### Scripts that build objects
__________

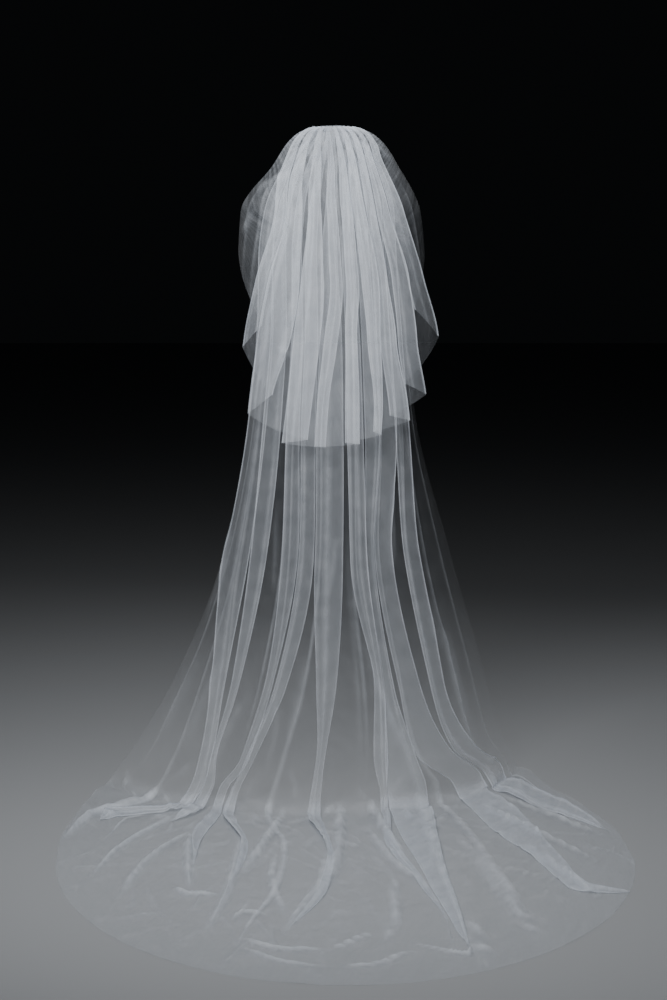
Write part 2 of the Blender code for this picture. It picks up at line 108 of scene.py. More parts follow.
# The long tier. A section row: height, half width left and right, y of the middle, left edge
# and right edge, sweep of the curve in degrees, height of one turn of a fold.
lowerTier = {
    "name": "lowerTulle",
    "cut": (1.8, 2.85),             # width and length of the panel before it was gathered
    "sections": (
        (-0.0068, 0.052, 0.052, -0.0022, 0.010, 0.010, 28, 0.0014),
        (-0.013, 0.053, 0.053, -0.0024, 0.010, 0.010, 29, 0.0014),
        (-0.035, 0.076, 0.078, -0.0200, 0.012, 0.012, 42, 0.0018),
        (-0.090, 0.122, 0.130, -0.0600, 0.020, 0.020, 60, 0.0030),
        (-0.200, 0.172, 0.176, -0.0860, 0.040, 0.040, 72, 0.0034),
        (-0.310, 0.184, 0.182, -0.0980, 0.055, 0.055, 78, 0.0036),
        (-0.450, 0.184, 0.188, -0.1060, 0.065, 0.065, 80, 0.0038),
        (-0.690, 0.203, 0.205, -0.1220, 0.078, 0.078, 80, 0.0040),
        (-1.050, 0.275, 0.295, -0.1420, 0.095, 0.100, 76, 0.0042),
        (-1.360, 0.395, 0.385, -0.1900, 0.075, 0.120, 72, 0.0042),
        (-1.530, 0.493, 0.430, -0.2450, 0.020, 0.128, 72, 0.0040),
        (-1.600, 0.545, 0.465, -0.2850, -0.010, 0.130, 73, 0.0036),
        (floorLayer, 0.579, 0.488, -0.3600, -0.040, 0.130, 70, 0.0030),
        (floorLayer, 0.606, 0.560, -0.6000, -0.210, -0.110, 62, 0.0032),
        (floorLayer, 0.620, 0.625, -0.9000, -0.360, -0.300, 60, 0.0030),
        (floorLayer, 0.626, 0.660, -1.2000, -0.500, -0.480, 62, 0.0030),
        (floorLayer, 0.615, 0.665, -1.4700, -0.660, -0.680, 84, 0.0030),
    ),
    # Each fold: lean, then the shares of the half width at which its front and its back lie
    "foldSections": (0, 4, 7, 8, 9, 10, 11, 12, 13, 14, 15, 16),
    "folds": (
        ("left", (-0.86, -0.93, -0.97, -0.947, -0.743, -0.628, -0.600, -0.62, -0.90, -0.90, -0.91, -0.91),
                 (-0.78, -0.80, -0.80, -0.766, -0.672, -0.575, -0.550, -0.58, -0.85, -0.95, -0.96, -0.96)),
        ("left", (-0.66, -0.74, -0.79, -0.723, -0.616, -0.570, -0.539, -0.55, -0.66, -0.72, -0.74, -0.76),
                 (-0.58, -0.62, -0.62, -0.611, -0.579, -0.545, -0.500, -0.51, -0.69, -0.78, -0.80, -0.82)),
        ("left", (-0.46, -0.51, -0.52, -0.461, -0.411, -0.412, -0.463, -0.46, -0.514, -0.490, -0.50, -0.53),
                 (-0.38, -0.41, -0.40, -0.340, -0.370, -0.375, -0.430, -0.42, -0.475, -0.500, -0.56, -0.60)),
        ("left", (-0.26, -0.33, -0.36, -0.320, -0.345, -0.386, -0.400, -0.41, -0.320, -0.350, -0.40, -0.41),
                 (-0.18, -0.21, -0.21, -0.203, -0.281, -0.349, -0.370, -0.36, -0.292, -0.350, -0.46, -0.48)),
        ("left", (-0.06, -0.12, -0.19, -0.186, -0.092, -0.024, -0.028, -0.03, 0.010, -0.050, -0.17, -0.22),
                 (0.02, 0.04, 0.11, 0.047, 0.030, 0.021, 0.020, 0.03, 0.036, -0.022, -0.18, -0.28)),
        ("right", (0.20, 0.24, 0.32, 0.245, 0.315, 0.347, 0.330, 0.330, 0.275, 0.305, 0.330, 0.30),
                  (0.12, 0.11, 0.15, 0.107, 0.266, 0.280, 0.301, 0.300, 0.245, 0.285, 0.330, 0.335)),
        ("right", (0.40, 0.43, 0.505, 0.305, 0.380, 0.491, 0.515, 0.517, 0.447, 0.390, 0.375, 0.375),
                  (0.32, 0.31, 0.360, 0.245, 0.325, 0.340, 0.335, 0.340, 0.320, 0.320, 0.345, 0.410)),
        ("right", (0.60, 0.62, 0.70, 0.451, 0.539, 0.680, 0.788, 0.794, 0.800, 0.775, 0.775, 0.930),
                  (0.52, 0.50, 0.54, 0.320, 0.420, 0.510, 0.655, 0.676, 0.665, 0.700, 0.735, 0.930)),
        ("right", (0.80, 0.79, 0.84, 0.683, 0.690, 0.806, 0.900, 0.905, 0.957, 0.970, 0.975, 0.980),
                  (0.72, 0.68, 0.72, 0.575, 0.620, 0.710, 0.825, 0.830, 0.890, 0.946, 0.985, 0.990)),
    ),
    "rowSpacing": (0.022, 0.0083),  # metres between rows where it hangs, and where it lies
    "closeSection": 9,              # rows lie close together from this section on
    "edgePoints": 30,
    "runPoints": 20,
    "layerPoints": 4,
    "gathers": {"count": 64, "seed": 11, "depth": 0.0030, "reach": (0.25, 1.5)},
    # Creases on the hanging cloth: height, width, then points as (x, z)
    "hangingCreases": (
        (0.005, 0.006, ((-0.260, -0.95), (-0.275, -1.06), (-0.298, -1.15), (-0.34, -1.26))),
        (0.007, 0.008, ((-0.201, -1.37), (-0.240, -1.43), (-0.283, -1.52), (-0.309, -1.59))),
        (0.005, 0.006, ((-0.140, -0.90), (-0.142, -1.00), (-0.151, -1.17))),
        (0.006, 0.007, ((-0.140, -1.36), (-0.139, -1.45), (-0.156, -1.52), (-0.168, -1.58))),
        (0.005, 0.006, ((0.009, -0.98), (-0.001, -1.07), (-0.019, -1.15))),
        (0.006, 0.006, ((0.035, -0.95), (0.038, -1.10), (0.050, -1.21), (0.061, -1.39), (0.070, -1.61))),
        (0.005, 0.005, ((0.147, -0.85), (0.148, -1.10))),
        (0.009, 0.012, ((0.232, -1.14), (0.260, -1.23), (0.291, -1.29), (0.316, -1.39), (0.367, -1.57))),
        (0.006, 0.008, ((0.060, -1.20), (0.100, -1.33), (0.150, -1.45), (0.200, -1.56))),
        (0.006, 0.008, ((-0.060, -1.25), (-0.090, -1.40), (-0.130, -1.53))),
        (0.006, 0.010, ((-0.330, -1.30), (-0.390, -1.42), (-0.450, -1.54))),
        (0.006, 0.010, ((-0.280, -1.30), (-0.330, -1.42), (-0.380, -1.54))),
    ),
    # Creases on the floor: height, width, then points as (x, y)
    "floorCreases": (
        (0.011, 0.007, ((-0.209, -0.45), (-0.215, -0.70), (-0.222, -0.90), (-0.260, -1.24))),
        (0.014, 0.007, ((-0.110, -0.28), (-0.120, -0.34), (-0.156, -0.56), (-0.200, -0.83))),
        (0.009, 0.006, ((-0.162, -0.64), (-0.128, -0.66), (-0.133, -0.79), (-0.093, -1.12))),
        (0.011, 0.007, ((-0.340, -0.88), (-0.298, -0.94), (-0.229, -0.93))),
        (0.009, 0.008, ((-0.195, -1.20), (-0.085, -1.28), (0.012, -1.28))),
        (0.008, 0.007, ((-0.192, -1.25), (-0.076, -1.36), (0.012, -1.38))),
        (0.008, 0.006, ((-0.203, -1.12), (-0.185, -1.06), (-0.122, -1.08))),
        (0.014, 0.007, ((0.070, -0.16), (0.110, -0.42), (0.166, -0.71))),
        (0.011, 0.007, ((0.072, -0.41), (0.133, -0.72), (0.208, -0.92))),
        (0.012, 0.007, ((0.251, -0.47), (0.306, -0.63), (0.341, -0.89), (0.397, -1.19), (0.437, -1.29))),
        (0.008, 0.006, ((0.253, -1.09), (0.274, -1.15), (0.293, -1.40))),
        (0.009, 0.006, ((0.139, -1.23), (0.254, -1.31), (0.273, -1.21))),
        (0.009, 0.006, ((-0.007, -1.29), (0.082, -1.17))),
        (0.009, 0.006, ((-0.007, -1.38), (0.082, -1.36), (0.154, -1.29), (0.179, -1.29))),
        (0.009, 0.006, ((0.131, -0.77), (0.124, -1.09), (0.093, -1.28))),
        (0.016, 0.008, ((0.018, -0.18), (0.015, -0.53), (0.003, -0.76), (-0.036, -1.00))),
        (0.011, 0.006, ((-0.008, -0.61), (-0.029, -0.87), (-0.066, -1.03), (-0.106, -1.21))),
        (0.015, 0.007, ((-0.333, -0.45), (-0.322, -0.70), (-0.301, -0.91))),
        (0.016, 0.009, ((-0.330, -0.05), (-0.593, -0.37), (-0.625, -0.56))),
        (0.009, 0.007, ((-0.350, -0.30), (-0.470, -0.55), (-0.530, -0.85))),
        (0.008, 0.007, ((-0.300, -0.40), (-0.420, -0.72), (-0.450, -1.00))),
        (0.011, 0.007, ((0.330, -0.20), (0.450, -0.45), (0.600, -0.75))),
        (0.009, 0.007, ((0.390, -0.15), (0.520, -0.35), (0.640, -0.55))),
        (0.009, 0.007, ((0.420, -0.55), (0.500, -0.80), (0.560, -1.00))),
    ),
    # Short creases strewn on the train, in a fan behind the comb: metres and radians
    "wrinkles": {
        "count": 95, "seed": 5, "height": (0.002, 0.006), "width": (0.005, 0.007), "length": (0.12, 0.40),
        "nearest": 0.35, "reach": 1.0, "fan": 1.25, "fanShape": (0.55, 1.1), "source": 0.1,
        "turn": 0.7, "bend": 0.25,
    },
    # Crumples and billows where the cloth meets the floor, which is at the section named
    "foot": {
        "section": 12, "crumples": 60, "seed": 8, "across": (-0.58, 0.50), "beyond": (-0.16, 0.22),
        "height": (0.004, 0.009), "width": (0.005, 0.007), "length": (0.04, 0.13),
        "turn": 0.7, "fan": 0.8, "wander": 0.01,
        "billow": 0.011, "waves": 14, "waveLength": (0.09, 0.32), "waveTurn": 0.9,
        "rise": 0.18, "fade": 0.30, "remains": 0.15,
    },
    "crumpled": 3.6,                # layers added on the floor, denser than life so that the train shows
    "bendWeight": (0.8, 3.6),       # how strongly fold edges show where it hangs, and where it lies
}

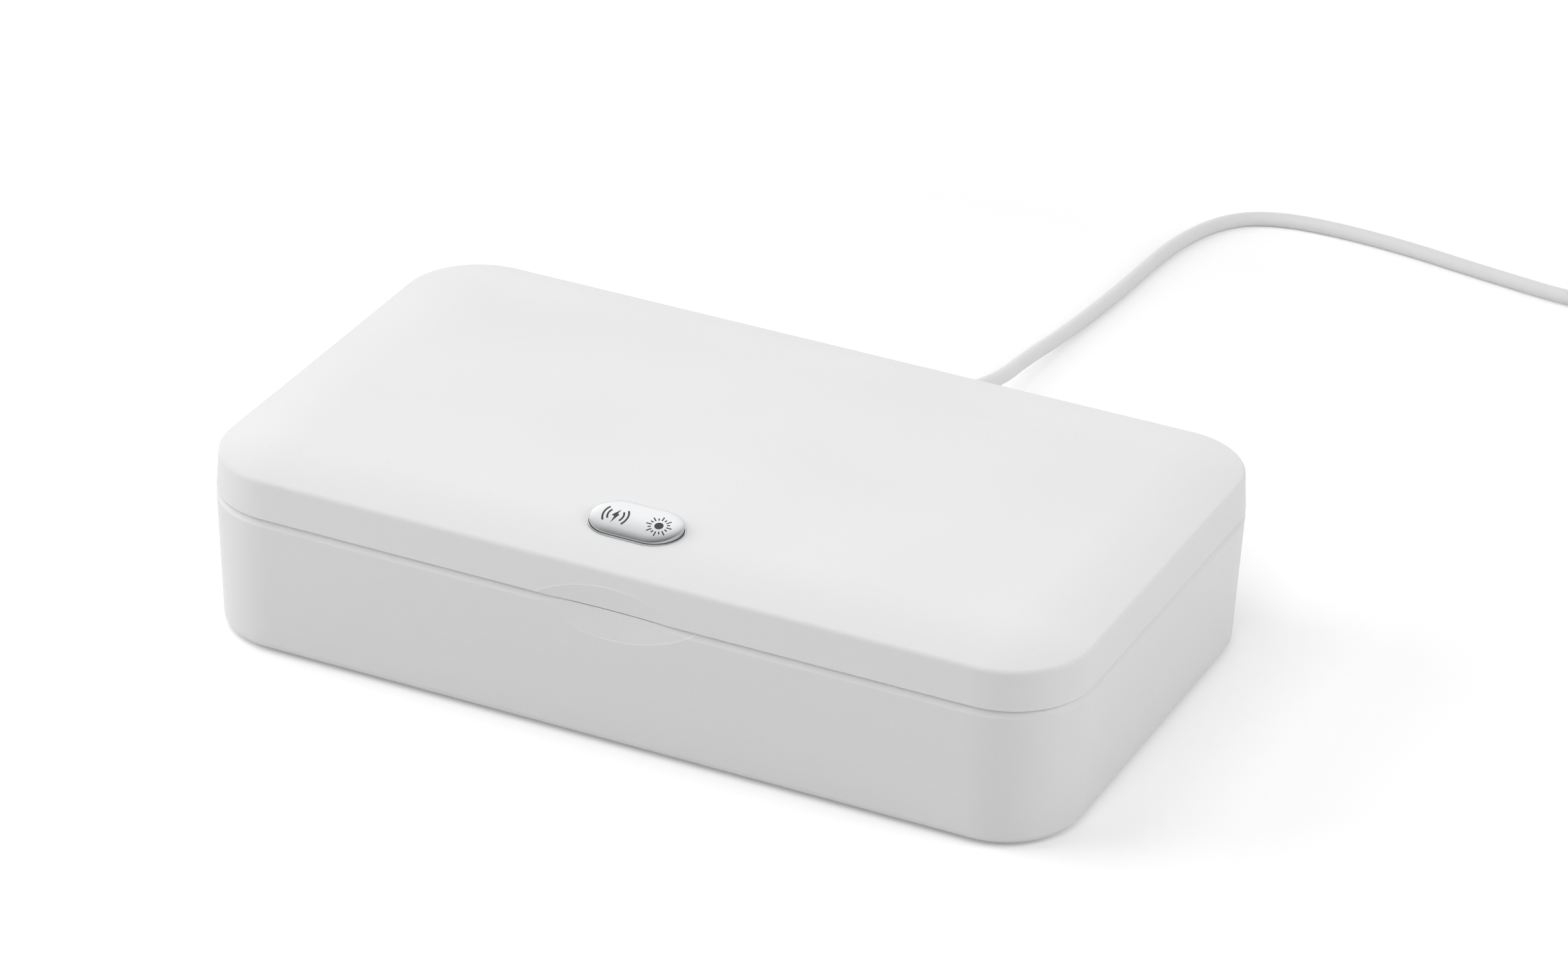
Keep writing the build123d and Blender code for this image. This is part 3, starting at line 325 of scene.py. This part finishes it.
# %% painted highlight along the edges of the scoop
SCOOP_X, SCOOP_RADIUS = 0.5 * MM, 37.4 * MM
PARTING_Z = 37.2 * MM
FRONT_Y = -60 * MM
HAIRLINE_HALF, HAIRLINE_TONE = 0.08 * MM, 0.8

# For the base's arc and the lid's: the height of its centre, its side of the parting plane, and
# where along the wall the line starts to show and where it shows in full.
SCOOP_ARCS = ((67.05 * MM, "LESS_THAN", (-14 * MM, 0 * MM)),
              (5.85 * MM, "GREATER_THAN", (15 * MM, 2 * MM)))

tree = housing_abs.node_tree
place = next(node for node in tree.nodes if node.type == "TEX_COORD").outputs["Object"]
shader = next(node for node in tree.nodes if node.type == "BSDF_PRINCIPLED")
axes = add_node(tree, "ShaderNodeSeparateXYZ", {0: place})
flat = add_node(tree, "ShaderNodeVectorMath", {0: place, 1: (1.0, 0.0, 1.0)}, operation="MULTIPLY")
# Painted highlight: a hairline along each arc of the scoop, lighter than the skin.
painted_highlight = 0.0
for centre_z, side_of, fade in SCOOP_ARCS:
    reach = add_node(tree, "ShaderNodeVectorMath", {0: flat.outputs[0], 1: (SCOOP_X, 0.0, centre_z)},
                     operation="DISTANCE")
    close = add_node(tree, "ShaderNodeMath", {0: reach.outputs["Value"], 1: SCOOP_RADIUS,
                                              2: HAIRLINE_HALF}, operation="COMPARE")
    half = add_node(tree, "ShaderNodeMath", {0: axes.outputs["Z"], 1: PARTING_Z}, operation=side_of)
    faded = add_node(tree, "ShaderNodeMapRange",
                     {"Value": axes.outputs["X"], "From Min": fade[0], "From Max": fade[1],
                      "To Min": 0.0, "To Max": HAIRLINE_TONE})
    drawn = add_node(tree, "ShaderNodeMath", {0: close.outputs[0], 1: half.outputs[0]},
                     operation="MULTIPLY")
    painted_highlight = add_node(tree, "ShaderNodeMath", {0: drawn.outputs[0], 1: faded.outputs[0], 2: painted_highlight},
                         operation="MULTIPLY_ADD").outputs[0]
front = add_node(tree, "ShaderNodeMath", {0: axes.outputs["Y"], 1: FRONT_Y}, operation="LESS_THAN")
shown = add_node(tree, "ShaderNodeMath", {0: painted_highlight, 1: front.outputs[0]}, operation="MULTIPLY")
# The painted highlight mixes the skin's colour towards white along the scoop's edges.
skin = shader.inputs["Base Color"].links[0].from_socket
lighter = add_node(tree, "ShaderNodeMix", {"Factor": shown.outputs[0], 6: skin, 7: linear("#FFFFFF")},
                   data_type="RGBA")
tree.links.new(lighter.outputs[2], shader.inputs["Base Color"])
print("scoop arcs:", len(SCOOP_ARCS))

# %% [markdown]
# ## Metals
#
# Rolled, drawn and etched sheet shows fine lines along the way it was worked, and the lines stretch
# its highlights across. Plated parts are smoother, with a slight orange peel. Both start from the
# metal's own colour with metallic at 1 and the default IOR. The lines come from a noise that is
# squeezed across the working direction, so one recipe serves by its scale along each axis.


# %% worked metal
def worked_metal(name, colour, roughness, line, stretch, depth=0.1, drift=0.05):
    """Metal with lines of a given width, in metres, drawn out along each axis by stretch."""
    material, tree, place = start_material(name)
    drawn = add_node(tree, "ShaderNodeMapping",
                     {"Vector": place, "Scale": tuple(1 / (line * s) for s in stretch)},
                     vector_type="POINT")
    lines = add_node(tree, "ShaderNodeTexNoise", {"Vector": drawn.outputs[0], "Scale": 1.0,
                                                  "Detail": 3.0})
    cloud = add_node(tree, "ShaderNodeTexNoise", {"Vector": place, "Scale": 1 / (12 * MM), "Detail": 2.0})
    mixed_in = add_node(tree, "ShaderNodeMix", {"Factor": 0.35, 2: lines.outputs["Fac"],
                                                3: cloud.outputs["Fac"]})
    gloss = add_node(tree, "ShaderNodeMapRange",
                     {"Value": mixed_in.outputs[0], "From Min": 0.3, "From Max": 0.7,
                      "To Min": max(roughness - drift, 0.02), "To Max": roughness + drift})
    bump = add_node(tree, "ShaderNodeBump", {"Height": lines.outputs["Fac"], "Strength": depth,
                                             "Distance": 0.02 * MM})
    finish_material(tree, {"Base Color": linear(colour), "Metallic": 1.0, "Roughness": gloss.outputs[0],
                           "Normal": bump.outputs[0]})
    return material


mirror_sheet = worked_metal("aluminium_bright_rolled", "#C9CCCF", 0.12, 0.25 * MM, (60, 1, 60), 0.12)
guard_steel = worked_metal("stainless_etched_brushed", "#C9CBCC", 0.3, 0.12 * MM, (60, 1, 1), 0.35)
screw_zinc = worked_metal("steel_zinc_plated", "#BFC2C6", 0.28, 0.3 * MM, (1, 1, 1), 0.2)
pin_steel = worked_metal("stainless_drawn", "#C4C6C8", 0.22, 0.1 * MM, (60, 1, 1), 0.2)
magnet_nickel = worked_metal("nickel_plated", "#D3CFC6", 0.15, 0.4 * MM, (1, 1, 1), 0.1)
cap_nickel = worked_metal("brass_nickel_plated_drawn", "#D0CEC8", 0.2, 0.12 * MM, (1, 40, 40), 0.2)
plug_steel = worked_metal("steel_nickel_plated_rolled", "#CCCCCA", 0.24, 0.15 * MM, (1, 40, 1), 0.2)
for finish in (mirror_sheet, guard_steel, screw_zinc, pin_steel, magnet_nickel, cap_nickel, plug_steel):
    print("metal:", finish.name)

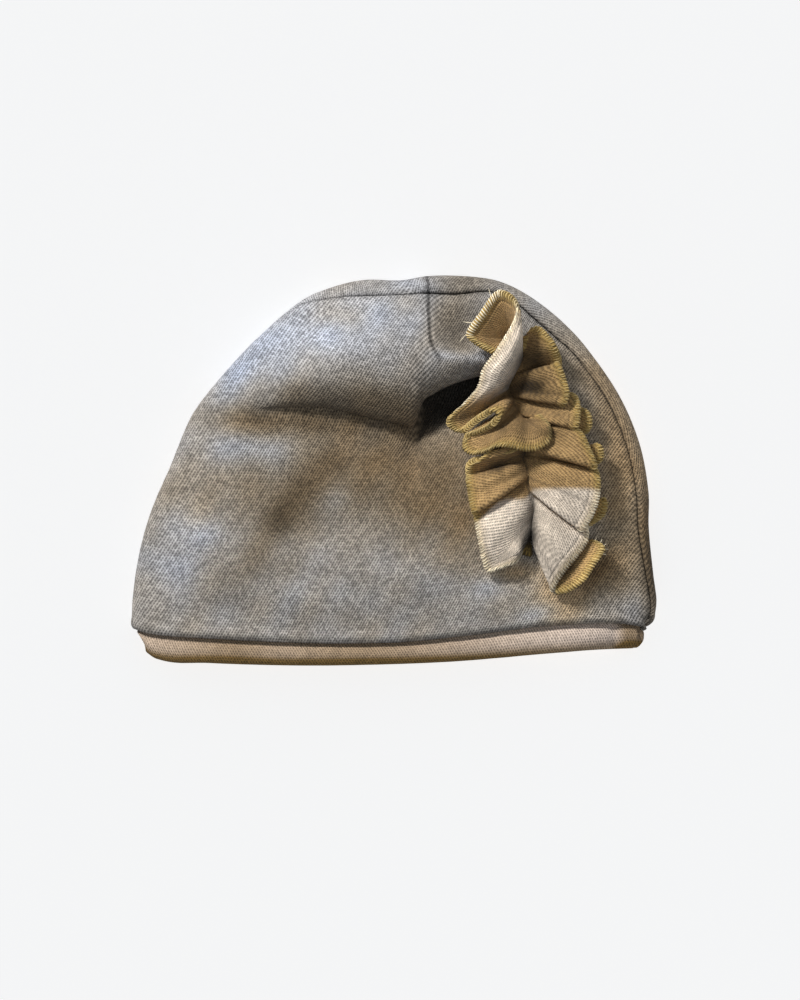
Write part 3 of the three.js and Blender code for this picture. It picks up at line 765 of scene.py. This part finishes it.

__________

Transcribe word for word the lines from the one holding "Keep writing the" through the one holding "MM, 2 * MM)))". Include both, and add nothing.

### EXERCISE RESULT
Keep writing the build123d and Blender code for this image. This is part 3, starting at line 325 of scene.py. This part finishes it.
# %% painted highlight along the edges of the scoop
SCOOP_X, SCOOP_RADIUS = 0.5 * MM, 37.4 * MM
PARTING_Z = 37.2 * MM
FRONT_Y = -60 * MM
HAIRLINE_HALF, HAIRLINE_TONE = 0.08 * MM, 0.8

# For the base's arc and the lid's: the height of its centre, its side of the parting plane, and
# where along the wall the line starts to show and where it shows in full.
SCOOP_ARCS = ((67.05 * MM, "LESS_THAN", (-14 * MM, 0 * MM)),
              (5.85 * MM, "GREATER_THAN", (15 * MM, 2 * MM)))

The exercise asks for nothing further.